The most effective marketing focuses on why your best clients select your firm over other, often excellent, options. Not why you would select your firm. Not why they ought to select your firm. Why they actually select your firm. There are a variety of reasons clients might select your firm, so figuring out what really matters most to your best clients is critical. You might be surprised. There's a reason it's called the firm's secret sauce.
A firm's secret sauce becomes the foundation for a highly focused, cost effective, and universally understood strategic marketing plan and positioning that drives higher revenue, shorter sales cycles, and more of the firm's best clients.
Here are a few examples of how marketing is more than just an activity.
A commercial contractor was pretty sure the quality of their work, their attention to detail, and their reputation for integrity were the reasons clients selected their firm over and over again.
Talking to their clients, it became clear the bigger draw was the firm's approach to managing complex, high-consequence projects where delays are especially expensive for the client.
With this knowledge in hand, they started highlighting their approach as a differentiator with important benefits to certain types of clients.
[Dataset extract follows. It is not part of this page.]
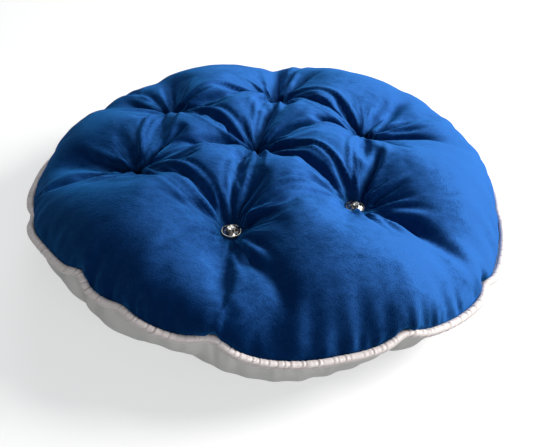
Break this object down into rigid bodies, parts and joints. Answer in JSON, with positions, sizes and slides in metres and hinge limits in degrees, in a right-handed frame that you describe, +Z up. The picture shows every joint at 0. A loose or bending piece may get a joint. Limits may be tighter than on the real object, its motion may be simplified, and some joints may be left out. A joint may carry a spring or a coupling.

In a business where a lot of companies sound alike, they are now able to articulate not just how they are different, but why they are better. They now had a way to talk non-defensively about their higher fees. They re-framed their higher cost not as a preimum price, but to assure the project will be completed as specified, on-time and on-budget.
In an unexpected benefit, the leadership team saw the need to alter their business strategy. They hit the brakes on plans to grow down-market because they now saw their approach to managing projects wasn't a good fit for projects where on-time perfection weren't essential.
The company's growth strategy now centers around being selective about the projects it pursues. They bid on fewer proposals, but generally win what they go after. Revenue is up sharply. Every person at the company knows why their best clients select them, so client proposals zero in on specifcially why and how clients find them to be a better choice compared to other options. Powerful stuff.
A consulting firm that provided science-based assessments won clients due to their "better writing" in the reports they delivered. Or so they thought.
Digging deep with the attorneys and insurance companies the firm worked with revealed the firm's secret sauce wasn't the quality of the writing, but rather the nature of what they wrote. They delivered a superior kind of report that better supported business decisions that ultimately had to be approved by non-technical, senior executives. The industry standard was reports that had to be re-written for internal audiences ranging from Ph.Ds to CFOs. Re-thinking the deliverables to address the needs of both technical and non-technical audiences required creativity and a skillset uncommon in their industry.
Recognizing this not-easy-to-duplicate advantage allowed them to highlight it in their marketing. It also changed how they managed mid-level staff (to make sure they explicitly delivered their firm's secret sauce to every client), and even how they hired.
Imaging the shock and dismay when I told a software provider of home healthcare administrative systems their emphasis on improved profitability actually alienated the very prospects they were trying to win as clients. Fortunately, I also had the answer that grew into their secret sauce.
Nurses are like US Marines: once a nurse, always a nurse. The vast majority of home healthcare agencies are operated by nurses-turned-business-owners who are focused on providing good patient care using limited resources. Re-framing the benefits as operational efficiencies supporting enhanced patient care rather than as financial gains and owner profit transformed a struggling product into a market winner. So basic, and yet the excelelnt management team and outside investors thought like a software company.